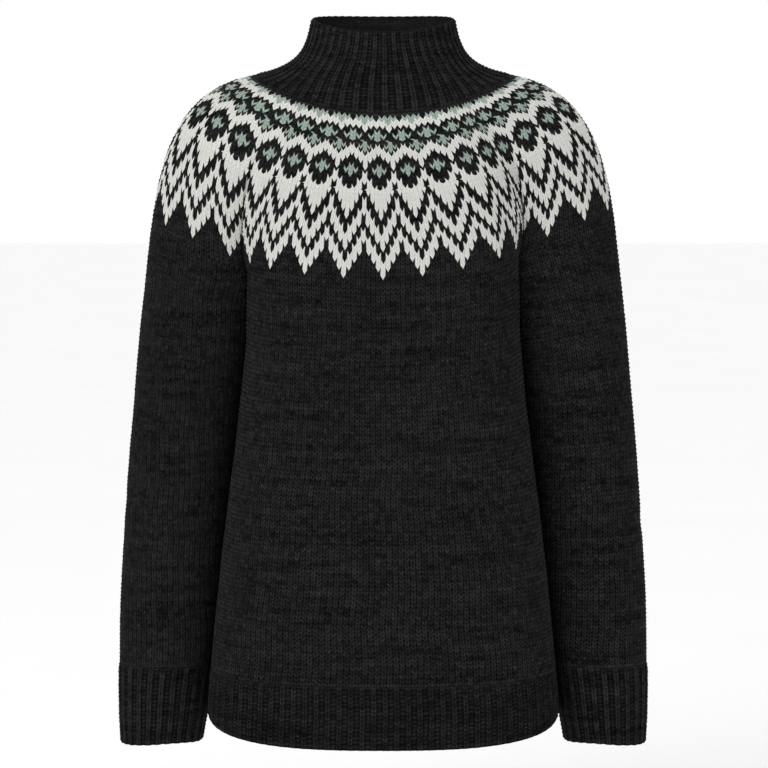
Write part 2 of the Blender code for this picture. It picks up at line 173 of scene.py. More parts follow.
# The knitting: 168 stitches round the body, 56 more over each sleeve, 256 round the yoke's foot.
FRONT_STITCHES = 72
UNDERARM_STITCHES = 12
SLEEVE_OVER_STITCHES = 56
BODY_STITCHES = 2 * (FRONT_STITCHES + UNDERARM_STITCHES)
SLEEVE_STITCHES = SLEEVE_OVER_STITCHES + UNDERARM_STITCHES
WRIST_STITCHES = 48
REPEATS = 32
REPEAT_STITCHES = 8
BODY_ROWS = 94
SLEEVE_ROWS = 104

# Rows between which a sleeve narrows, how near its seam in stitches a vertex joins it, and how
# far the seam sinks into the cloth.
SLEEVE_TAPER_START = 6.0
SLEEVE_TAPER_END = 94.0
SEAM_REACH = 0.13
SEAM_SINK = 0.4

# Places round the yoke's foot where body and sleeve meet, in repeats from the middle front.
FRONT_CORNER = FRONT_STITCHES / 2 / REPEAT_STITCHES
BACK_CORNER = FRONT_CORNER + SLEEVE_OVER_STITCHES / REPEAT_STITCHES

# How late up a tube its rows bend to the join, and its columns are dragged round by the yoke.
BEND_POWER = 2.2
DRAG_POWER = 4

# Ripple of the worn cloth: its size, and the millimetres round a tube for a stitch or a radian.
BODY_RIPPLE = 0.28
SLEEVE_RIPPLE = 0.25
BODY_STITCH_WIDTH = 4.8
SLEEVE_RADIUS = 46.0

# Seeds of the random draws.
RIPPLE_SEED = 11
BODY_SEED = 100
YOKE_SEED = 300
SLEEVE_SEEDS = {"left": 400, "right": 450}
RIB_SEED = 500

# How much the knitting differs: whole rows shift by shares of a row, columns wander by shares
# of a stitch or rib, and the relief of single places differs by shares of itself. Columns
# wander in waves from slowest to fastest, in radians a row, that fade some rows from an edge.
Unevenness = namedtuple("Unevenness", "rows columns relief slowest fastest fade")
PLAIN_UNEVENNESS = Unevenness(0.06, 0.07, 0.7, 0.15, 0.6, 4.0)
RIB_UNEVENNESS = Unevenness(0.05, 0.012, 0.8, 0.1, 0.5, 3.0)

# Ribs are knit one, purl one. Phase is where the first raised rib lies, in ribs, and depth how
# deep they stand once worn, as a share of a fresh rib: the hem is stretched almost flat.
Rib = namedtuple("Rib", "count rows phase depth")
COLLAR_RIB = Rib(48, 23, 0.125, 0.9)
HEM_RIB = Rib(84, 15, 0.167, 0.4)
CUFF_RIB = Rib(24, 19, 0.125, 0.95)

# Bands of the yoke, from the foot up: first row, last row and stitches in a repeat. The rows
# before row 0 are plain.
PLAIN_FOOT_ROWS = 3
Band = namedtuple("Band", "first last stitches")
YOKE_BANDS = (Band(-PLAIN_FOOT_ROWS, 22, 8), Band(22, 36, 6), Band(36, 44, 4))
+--
## Required task
Each line of the material should be echoed exactly.

## Correct output
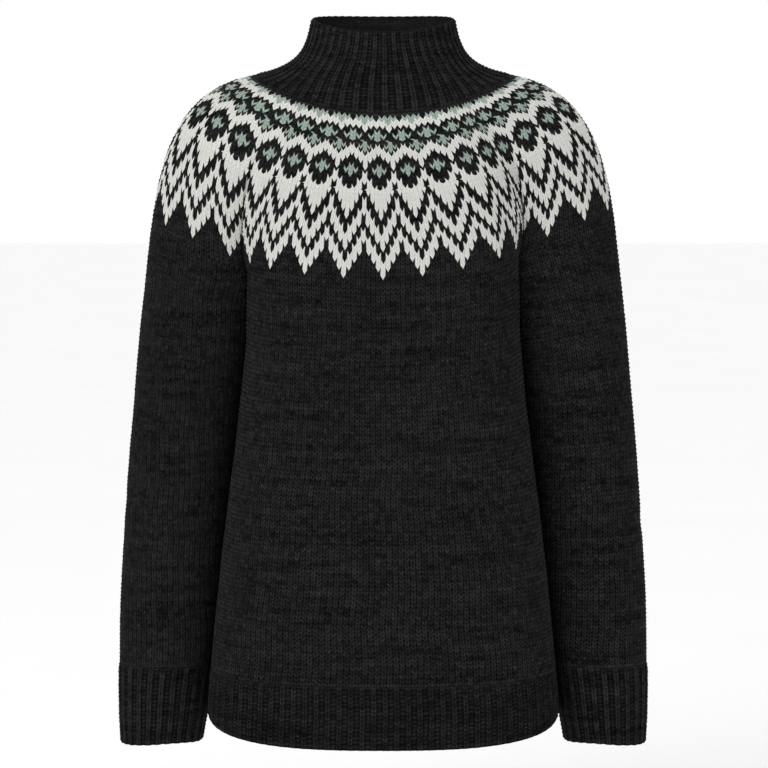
Write part 2 of the Blender code for this picture. It picks up at line 173 of scene.py. More parts follow.
# The knitting: 168 stitches round the body, 56 more over each sleeve, 256 round the yoke's foot.
FRONT_STITCHES = 72
UNDERARM_STITCHES = 12
SLEEVE_OVER_STITCHES = 56
BODY_STITCHES = 2 * (FRONT_STITCHES + UNDERARM_STITCHES)
SLEEVE_STITCHES = SLEEVE_OVER_STITCHES + UNDERARM_STITCHES
WRIST_STITCHES = 48
REPEATS = 32
REPEAT_STITCHES = 8
BODY_ROWS = 94
SLEEVE_ROWS = 104

# Rows between which a sleeve narrows, how near its seam in stitches a vertex joins it, and how
# far the seam sinks into the cloth.
SLEEVE_TAPER_START = 6.0
SLEEVE_TAPER_END = 94.0
SEAM_REACH = 0.13
SEAM_SINK = 0.4

# Places round the yoke's foot where body and sleeve meet, in repeats from the middle front.
FRONT_CORNER = FRONT_STITCHES / 2 / REPEAT_STITCHES
BACK_CORNER = FRONT_CORNER + SLEEVE_OVER_STITCHES / REPEAT_STITCHES

# How late up a tube its rows bend to the join, and its columns are dragged round by the yoke.
BEND_POWER = 2.2
DRAG_POWER = 4

# Ripple of the worn cloth: its size, and the millimetres round a tube for a stitch or a radian.
BODY_RIPPLE = 0.28
SLEEVE_RIPPLE = 0.25
BODY_STITCH_WIDTH = 4.8
SLEEVE_RADIUS = 46.0

# Seeds of the random draws.
RIPPLE_SEED = 11
BODY_SEED = 100
YOKE_SEED = 300
SLEEVE_SEEDS = {"left": 400, "right": 450}
RIB_SEED = 500

# How much the knitting differs: whole rows shift by shares of a row, columns wander by shares
# of a stitch or rib, and the relief of single places differs by shares of itself. Columns
# wander in waves from slowest to fastest, in radians a row, that fade some rows from an edge.
Unevenness = namedtuple("Unevenness", "rows columns relief slowest fastest fade")
PLAIN_UNEVENNESS = Unevenness(0.06, 0.07, 0.7, 0.15, 0.6, 4.0)
RIB_UNEVENNESS = Unevenness(0.05, 0.012, 0.8, 0.1, 0.5, 3.0)

# Ribs are knit one, purl one. Phase is where the first raised rib lies, in ribs, and depth how
# deep they stand once worn, as a share of a fresh rib: the hem is stretched almost flat.
Rib = namedtuple("Rib", "count rows phase depth")
COLLAR_RIB = Rib(48, 23, 0.125, 0.9)
HEM_RIB = Rib(84, 15, 0.167, 0.4)
CUFF_RIB = Rib(24, 19, 0.125, 0.95)

# Bands of the yoke, from the foot up: first row, last row and stitches in a repeat. The rows
# before row 0 are plain.
PLAIN_FOOT_ROWS = 3
Band = namedtuple("Band", "first last stitches")
YOKE_BANDS = (Band(-PLAIN_FOOT_ROWS, 22, 8), Band(22, 36, 6), Band(36, 44, 4))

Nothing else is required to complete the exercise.